Travelers will fund the transaction through a combination of debt and/or preferred stock financing and internal resources, A.M. Best said.
“Given Travelers’ strong consolidated risk-adjusted capitalization, historically favorable operating results, comprehensive risk management, modest financial leverage and relatively strong interest coverage, the proposed acquisition is not expected to adversely impact the financial position of Travelers or its subsidiaries,” according to A.M. Best.
More U.S.-Canadian M&A Deals?
Stephen Applebaum, a senior analyst in property/casualty insurance at Aite Group, also said the transaction will allow Travelers to quickly expand its operations in Canada.
Travelers’ Canada unit, with a mere 0.64 percent market share and only $268 million in premium, will now immediately join the ranks of the top 10 Canadian P/C carriers by acquiring Dominion, he said.
Applebaum forecasts there could be more M&A transactions involving Canadian insurers in coming months as the Ontario government prepares to implement a mandatory auto insurance rate reduction.
Ontario’s auto insurance market, at CDN$12.3 billion in 2012, represents 60 percent of the entire Canadian auto insurance market of CDN$ 20.6 billion for 2012, excluding government operated plans in BC, Manitoba and Saskatchewan, he said.
“Going back several years, auto insurance rates in Ontario have been among the highest in North America,” he said.
“As a result, the Ontario government, which is a Liberal Party government, and a second party called New Democratic Party together have a proposal to mandate insurance companies to reduce auto insurance rates by 15 percent and to do whatever they have to do to make the reduction. That was in response to the public outcry over rates.”
And just last week, he said, the Ontario government formalized in its budget the proposal to reduce auto rates by 15 percent. Furthermore, the provincial government also included a reference to limiting the return on equity that an insurance company can earn. The Ontario government will work on detailed regulations and release them later this year. “I would expect adoption probably in late 2014, early 2015,” he said.

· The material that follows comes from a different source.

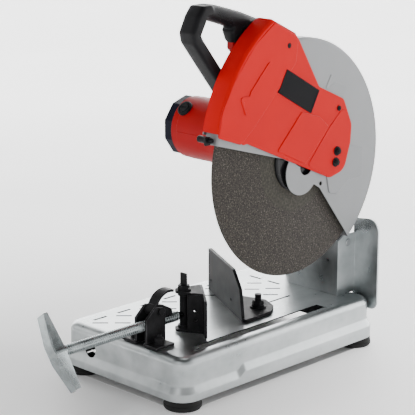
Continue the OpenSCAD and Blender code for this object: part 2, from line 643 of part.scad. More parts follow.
// Folded bar: a bent web with a triangular flange on each side
module t_handle() color([0.7, 0.72, 0.74]) at_vise() rotate([0, -37, 0]) difference() {
    union() {
        for (x = [-9, 6.5]) slab(x, x + 2.5) polygon([[tee_y, -12], [tee_y, 12], [tee_y - 3, handle_l / 2],
            [tee_y - 10, handle_l / 2], [tee_y - 20, 14], [tee_y - 20, -14], [tee_y - 10, -handle_l / 2],
            [tee_y - 3, -handle_l / 2]]);
        slab(-9, 9) polygon([[tee_y - 10, handle_l / 2], [tee_y - 20, 14], [tee_y - 20, -14],
            [tee_y - 10, -handle_l / 2], [tee_y - 7.5, -handle_l / 2], [tee_y - 17.5, -13.5],
            [tee_y - 17.5, 13.5], [tee_y - 7.5, handle_l / 2]]);
        bar_y(9.5, tee_y - 17.5, tee_y + 2);
    }
    bar_y(spindle_r + 0.02, tee_y - 4.01, tee_y + 50);
}
jaw_post_r = 6.5;
module at_jaw() translate([vise_x, jaw_y, 0]) rotate([0, 0, -jaw_angle]) children();
// Two trapezoid plates and the tube between them
module jaw_body() color([0.07, 0.07, 0.08]) difference() {
    at_jaw() {
        for (z = [[82, 85], [141, 144]]) translate([0, 0, z[0]]) linear_extrude(z[1] - z[0])
            polygon(outline([[-9, -13, 8], [9, -13, 8], [24, jaw_reach, 0], [-24, jaw_reach, 0]]));
        for (z = [[85, 90], [136, 141]]) bar_z(9, z[0], z[1]);
        for (x = [-21, 18]) translate([x, 4, 85]) difference() {
            cube([3, jaw_reach - 4, 56]);
            for (z = [18, 32]) translate([0, 12, z]) bar_x(2.5, -1, 4);
        }
    }
    at_jaw() bar_z(jaw_post_r + gap, 80, 150);
}
module jaw_plate() color([0.08, 0.08, 0.09]) at_jaw() translate([0, jaw_reach, 0]) rotate([90, 0, 180])
    linear_extrude(4) difference() {
        polygon(outline([[-47, 82, 2], [41, 82, 2], [41, 139, 3], [-47, 139, 3]]));
        for (x = [-34, 34]) translate([x, 110]) circle(r = 3, $fn = 24);
    }
// Jaw pin: post, nut, washer and the flat tab on top
module jaw_pin() color([0.45, 0.46, 0.48]) difference() {
    translate([vise_x, jaw_y, 0]) {
        bar_z(jaw_post_r, 82, 146);
        bar_z(11, 144.4, 146);
        hex_z(9, 146, 152);
        translate([-6, -1.5, 152]) cube([12, 3, 18]);
    }
    at_vise() bar_y(5 + gap, jaw_y - 30, jaw_y + 30);
    at_vise() bar_y(6.6 + gap, jaw_y + 8, jaw_y + 30);
}

// ---- fence ----

fence_pivot = [46.5, 31];
fence_s = 125.4;                 // pivot bolt from the plate's left end, along the plate
fence_n = 42.3;                  // and behind its front face
fence_lock = [-76, -21];         // lock bolt from the pivot bolt, in the fence's own directions
fence_lock_r = norm(fence_lock);
fence_lock_a = atan2(fence_lock.y, fence_lock.x);
fence_turn = 45;                 // travel of the fence, square to fully turned
module at_fence_pivot() translate([fence_pivot.x, fence_pivot.y, 0]) children();
module at_fence() at_fence_pivot() rotate([0, 0, -fence_angle]) translate([-fence_s, -fence_n, 0])
    children();
// Angle plate: upright face with a cut corner, and a foot
module fence_plate() color([0.1, 0.1, 0.11]) at_fence() difference() {
    union() {
        translate([0, 5, 0]) rotate([90, 0, 0]) linear_extrude(5) polygon(outline([[0, top_z + 0.4, 0],
            [fence_l, top_z + 0.4, 0], [fence_l - 14, top_z + fence_h - 22, 8],
            [fence_l - 48, top_z + fence_h, 4], [0, top_z + fence_h, 3]]));
        translate([0, 0, top_z + 0.4]) linear_extrude(5) polygon(outline([[0, 0, 0], [fence_l, 0, 0],
            [fence_l + 6, 5, 4], [150, 56, 14], [126, 68, 12], [92, 66, 14], [66, 38, 10], [4, 36, 6]]));
    }
    for (x = [14, 119]) translate([x, 0, top_z + 19.5]) bar_y(2.5, -1, 6);
    at_fence_bolts() bar_z(bolt_r + gap, top_z - 1, top_z + 9);
}
module at_fence_bolts() for (p = [[0, 0], fence_lock]) translate([fence_s + p.x, fence_n + p.y, 0])
    children();
module fence_bolts() color([0.1, 0.1, 0.11]) at_fence() at_fence_bolts() {
    bar_z(bolt_r, top_z - 14, top_z + 5.4);
    bar_z(9, top_z + 5.4, top_z + 8);
    hex_z(8, top_z + 8, top_z + 14);
    bar_z(5, top_z + 14, top_z + 22);
    bar_z(8.5, top_z - sheet - 2.6, top_z - sheet - 0.1);
    hex_z(7.5, top_z - sheet - 9, top_z - sheet - 2.6);
}

// ---- drawing ----

base_tray();
foot_front_left();
foot_front_right();
foot_rear_left();
foot_rear_right();
rear_bracket();
bracket_bolts();
pivot_shaft();
pivot_collars();
torsion_spring();
stop_screw();
arm_casting();
gearbox_cover();
gearbox_screws();
back_plate();
disc_guard();
red_cover();
cover_screws();
guard_bolts();
guard_knob();
label_plate();
cutting_disc();
inner_flange();
outer_flange();
arbor_bolt();
arbor_shaft();
arbor_gear();
arbor_bearings();
motor_housing();
motor_end_cap();
stator();
armature();
cooling_fan();
motor_pinion();
motor_bearings();
brush_caps();
carbon_brushes();
cable_gland();
handle_left();
handle_right();
handle_screws();
switch_unit();
trigger();
lock_off_button();
spindle_lock();
vise_bracket();
vise_bolts();
release_lever();
lever_pin();
vise_spindle();
t_handle();
jaw_body();
jaw_plate();
jaw_pin();
fence_plate();
fence_bolts();
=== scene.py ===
import json
import math

import bmesh
import bpy
from mathutils import Matrix, Vector


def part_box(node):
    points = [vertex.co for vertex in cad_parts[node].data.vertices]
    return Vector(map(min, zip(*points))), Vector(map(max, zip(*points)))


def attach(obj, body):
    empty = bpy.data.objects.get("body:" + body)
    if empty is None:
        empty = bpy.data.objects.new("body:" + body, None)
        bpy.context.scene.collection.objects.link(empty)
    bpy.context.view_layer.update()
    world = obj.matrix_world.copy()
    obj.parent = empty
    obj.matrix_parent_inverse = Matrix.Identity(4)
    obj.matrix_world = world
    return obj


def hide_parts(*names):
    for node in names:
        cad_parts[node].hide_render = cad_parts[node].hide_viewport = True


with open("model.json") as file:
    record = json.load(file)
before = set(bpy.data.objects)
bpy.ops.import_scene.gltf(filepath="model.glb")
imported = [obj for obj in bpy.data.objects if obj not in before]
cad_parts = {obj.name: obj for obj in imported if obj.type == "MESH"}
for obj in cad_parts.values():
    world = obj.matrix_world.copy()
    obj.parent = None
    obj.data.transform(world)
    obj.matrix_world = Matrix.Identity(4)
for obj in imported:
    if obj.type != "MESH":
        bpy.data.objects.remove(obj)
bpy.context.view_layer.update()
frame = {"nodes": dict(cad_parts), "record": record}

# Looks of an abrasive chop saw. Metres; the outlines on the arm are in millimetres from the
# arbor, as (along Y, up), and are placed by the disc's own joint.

MM = 0.001
RECORD = frame["record"]
NODES = frame["nodes"]
JOINTS = {j["name"]: Vector(j["pos_m"]) for j in RECORD["behaviour"]["joints"] if "pos_m" in j}
SLOTS = {s["node"]: s["material_slot"] for s in RECORD["subparts"]}
BODIES = {node: body for body, nodes in RECORD["behaviour"]["bodies"].items() for node in nodes}
ARBOR = JOINTS["disc_spin"]
MOTOR = JOINTS["rotor_spin"]
FEET = [f"foot_{end}_{side}" for end in ("front", "rear") for side in ("left", "right")]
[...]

“So now, some very large insurers that sell auto insurance in Ontario are scrambling to figure out how to cut costs enough and perhaps raise premiums to meet the 15 percent mandate,” Applebaum said.
“They will have to get smarter and faster and better at what they do. But some of these insurance companies are just not capable of changing that quickly,” he said. “That leads me to think that companies like Dominion, which had underwriting losses for the past five consecutive years, just would not survive well in that environment.”
“And if an attractive offer comes along, such as the Travelers’ offer, I think those companies in that position will consider those offers much more carefully than in the past,” Applebaum said.
On the other side of the coin, Travelers, which has a tiny position in the Canadian market but a very dominant position in the U.S. market, has been looking for growth opportunities internationally and has found one in this situation, he added.
“And I think other companies will follow suit. There are other large U.S. auto insurance companies who have really perfected the auto insurance process, the entire process by which auto insurance is sold, packaged and — most importantly — by which claims are adjudicated. The key to this 15 percent rate reduction will be the claims adjudication.”
Applebaum forecast that at least two and perhaps three more similar transactions could materialize in next 18 months.